Parenting Perspective
Children often turn a single mistake into a final verdict on their own worth. Your goal is to teach them a clear and practical difference: our behaviour is something we are accountable for, but our identity is always protected. When you can successfully separate the deed from the doer, a child becomes braver at admitting their faults and better at making amends.
A child who learns this crucial difference stops hiding their mistakes and starts repairing them. They are able to carry a steady conscience that says, ‘My worth is safe. My deeds are my responsibility.’
Make the Distinction Concrete and Visible
You can say it plainly: ‘Your behaviour is what you do. Your identity is who you are to Allah and to us.’ You can write two simple cue cards and stick them on the fridge to act as a visual reminder.
· I did something wrong → Repair: apologise, fix the mistake, and try to prevent it from happening again.
· I am wrong → Support: breathe, speak kindly to yourself, and ask for help.
Use a ‘Fact vs Story’ Check
On a piece of paper, you can draw two columns: ‘Fact’ and ‘Story’. In the ‘Fact’ column, write down only what a camera would have seen, for example, ‘I shouted at my friend.’ In the ‘Story’ column, write down the dramatic headline their brain has created, such as, ‘I am a horrible person.’ Read both out loud, and then ask, ‘Which one of these should decide what we do next?’
Teach the ‘Three Fs’ After a Mistake
Keep the sequence short so that your child’s brain can comply.
· Fact: ‘I took your turn.’
· Feeling: ‘I feel bad and guilty about that.’
· Fix: ‘I will apologise and make sure you get the next turn.’
Model Identity-Safe Language
You can offer your child some quick language swaps that help to protect them as a person, while still naming the deed that was wrong.
· ‘I am so mean’ → ‘I spoke in an unkind way.’
· ‘I am careless’ → ‘I made a careless choice this time.’
· ‘I ruin everything’ → ‘I have messed up here, and I am fixing it now.’
Close with a Sense of Belonging and Prevention
It is important to end each moment of repair with both a sense of bond and a clear boundary: ‘You are loved here. In our family, we tell the truth, we repair our mistakes quickly, and we learn one prevention step for next time.’
Mini Dialogue Example
Child: ‘I am just a bad person.’
Parent: ‘That is the story your mind is telling you. What is the simple fact of what happened?’

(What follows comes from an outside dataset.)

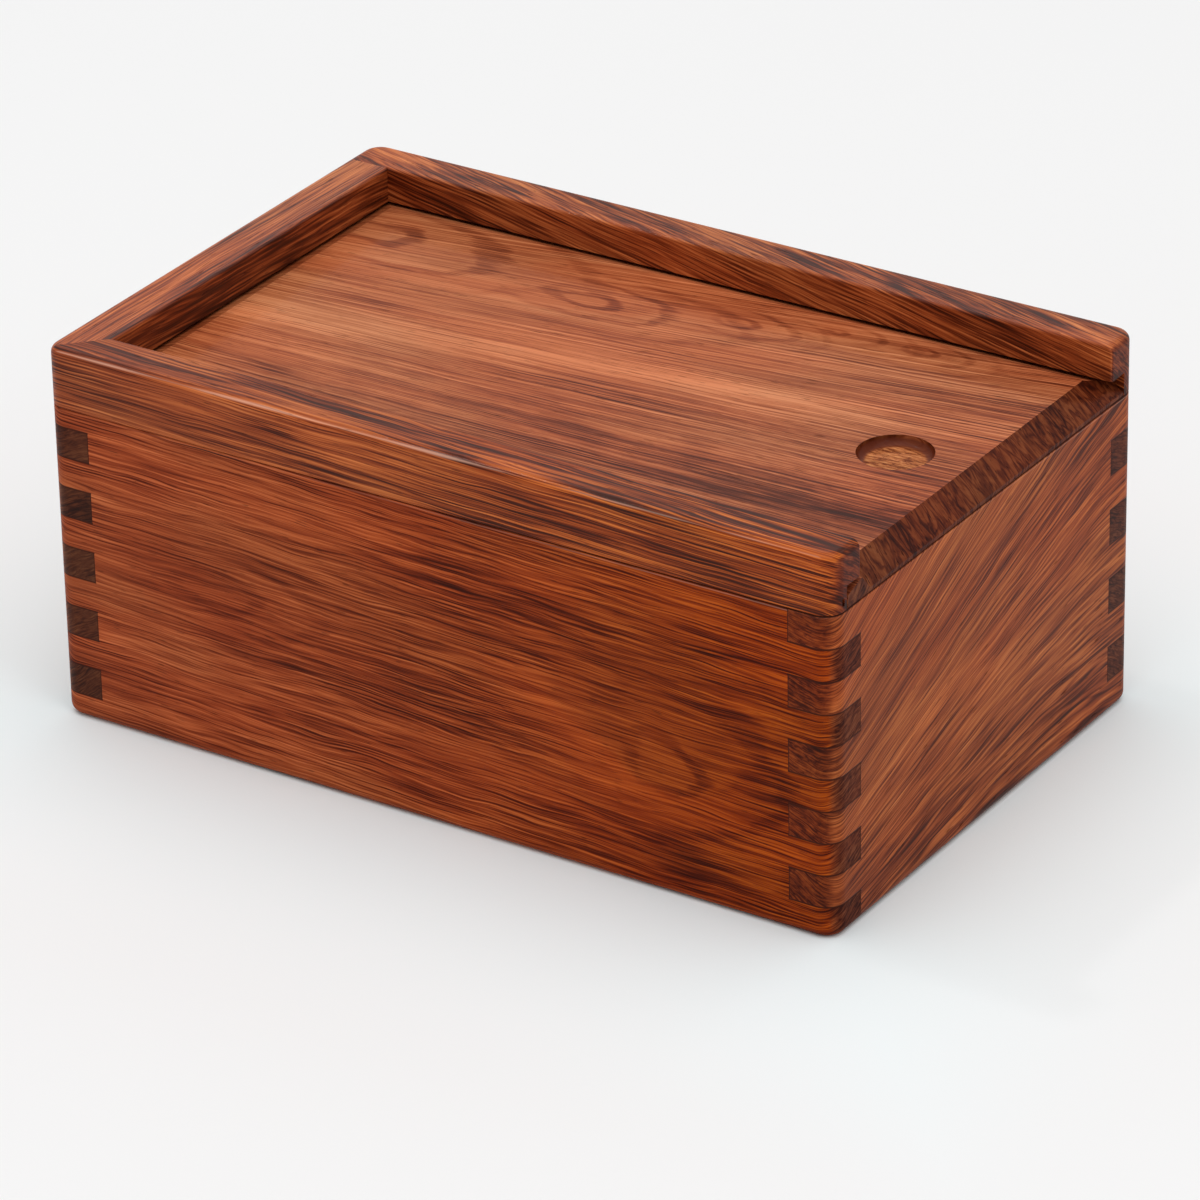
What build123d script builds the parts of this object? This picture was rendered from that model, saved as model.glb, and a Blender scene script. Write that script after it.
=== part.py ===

Child: ‘I hid the note from my teacher.’
Parent: ‘Good. Now, can you say the Three Fs?’
Child: ‘The fact is I hid it. I am feeling guilty. The fix is that I will show it to you now and write the date in my planner so I do not forget again.’
Spiritual Insight
In an Islamic home, a child’s identity rests with Allah, while their deeds are refined through the process of truth and repair. Your steady use of this distinction can help your child to
face their faults without collapsing, to make amends without self-contempt, and to grow in their character for the sake of Allah and for the people around them.
Identity Is Honoured, Actions Are Corrected
Allah Almighty states in the noble Quran at Surah Aalai Imran (3), Verse 135:
‘And when those people who have committed immoral actions, or wronged themselves; (they should) remember Allah (Almighty), and then ask for forgiveness for their sins…’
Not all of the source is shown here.